You ensure that the finished installation isn’t just a beautiful design on day one, but a durable, compliant asset that lasts for decades.
Ready to assemble an airtight specification for an upcoming timber project?
Book a B2B Specification Review. Let’s look over your current bill of quantities and structural layouts to eliminate variation risks before you go to market.
FAQs
Can we specify “Robinia” generally, or do we need to specify sapwood content?
You must explicitly specify “sap-free Robinia.” The outer sapwood of any tree is prone to rapid decay; only the dense heartwood achieves the Class 1 durability rating.
Does BS EN 1176 apply to natural timber play as well as steel kits?
Yes. The safety standard is entirely material-neutral. It governs entrapment zones, fall heights, and structural loading regardless of whether the structure is plastic or hand-carved wood.
How do we handle NRM2 coding for bespoke timber layouts?
Classify bespoke timber builds under Component Band 5.6 (Fencing, Railings, and Walls) or 5.7 (External Fixtures), ensuring the concrete footings and specialist timber framing are quantified separately.
Is it cheaper to use steel-reinforced plastic posts instead of hardwood?

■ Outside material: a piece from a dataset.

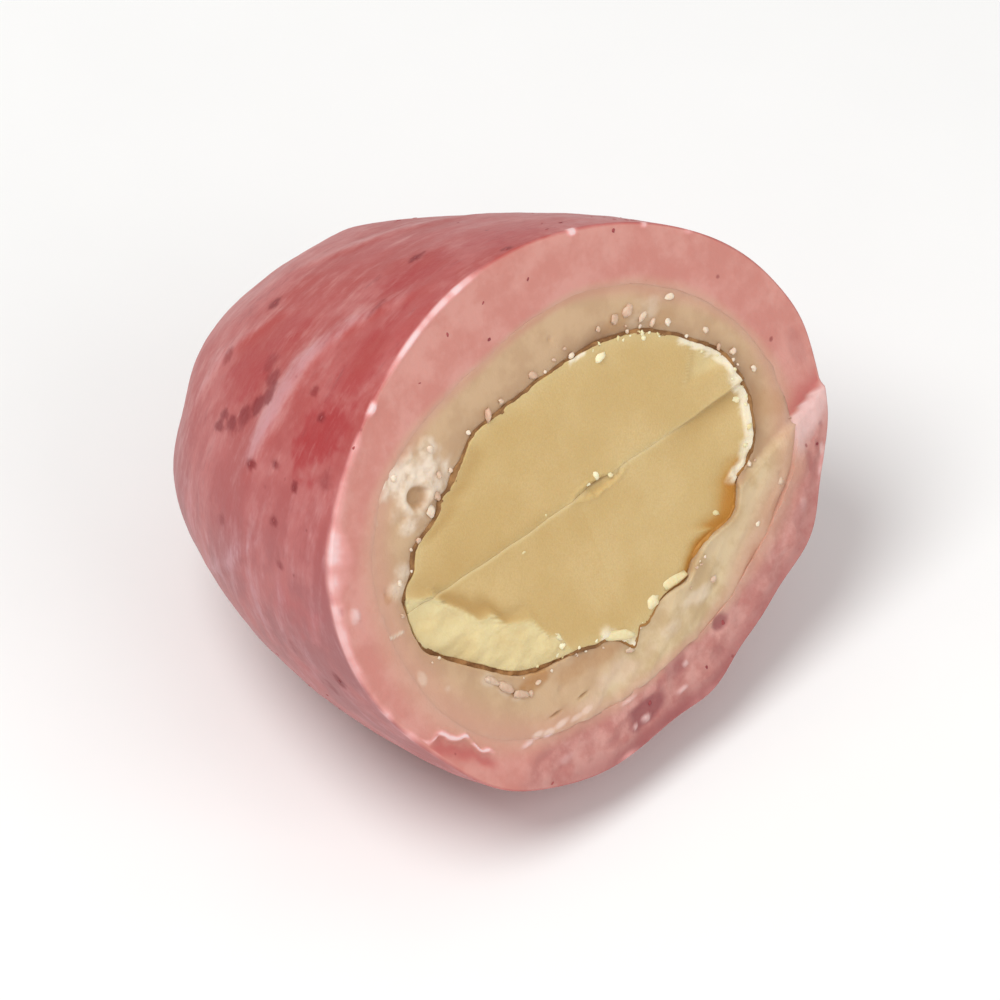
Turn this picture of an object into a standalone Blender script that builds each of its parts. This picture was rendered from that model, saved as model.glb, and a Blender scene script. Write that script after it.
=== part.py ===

Initially, yes. However, plastic lacks structural rigidity over long spans and degrades under intense UV exposure, leading to higher lifecycle replacement costs compared to a 20+ year hardwood build.
What is the standard lead time for bespoke timber engineering?
From the final signing off of technical CAD drawings and structural calculations, expect a fabrication and installation window of 4 to 6 weeks, depending on the complexity of the terrain.
How do we verify a supplier’s timber is sustainably sourced?
Mandate the provision of Category A evidence (such as valid CoC certification invoices) in accordance with the latest UK Government Timber Procurement Policy guidelines.
Can a bespoke structure be easily modified if site conditions change post-tender?
Yes, this is a major advantage of timber. Unlike factory-moulded steel components, hand-crafted timber can be adapted, sculpted, and re-engineered on-site by skilled carpenters if unexpected services or ground obstructions are uncovered.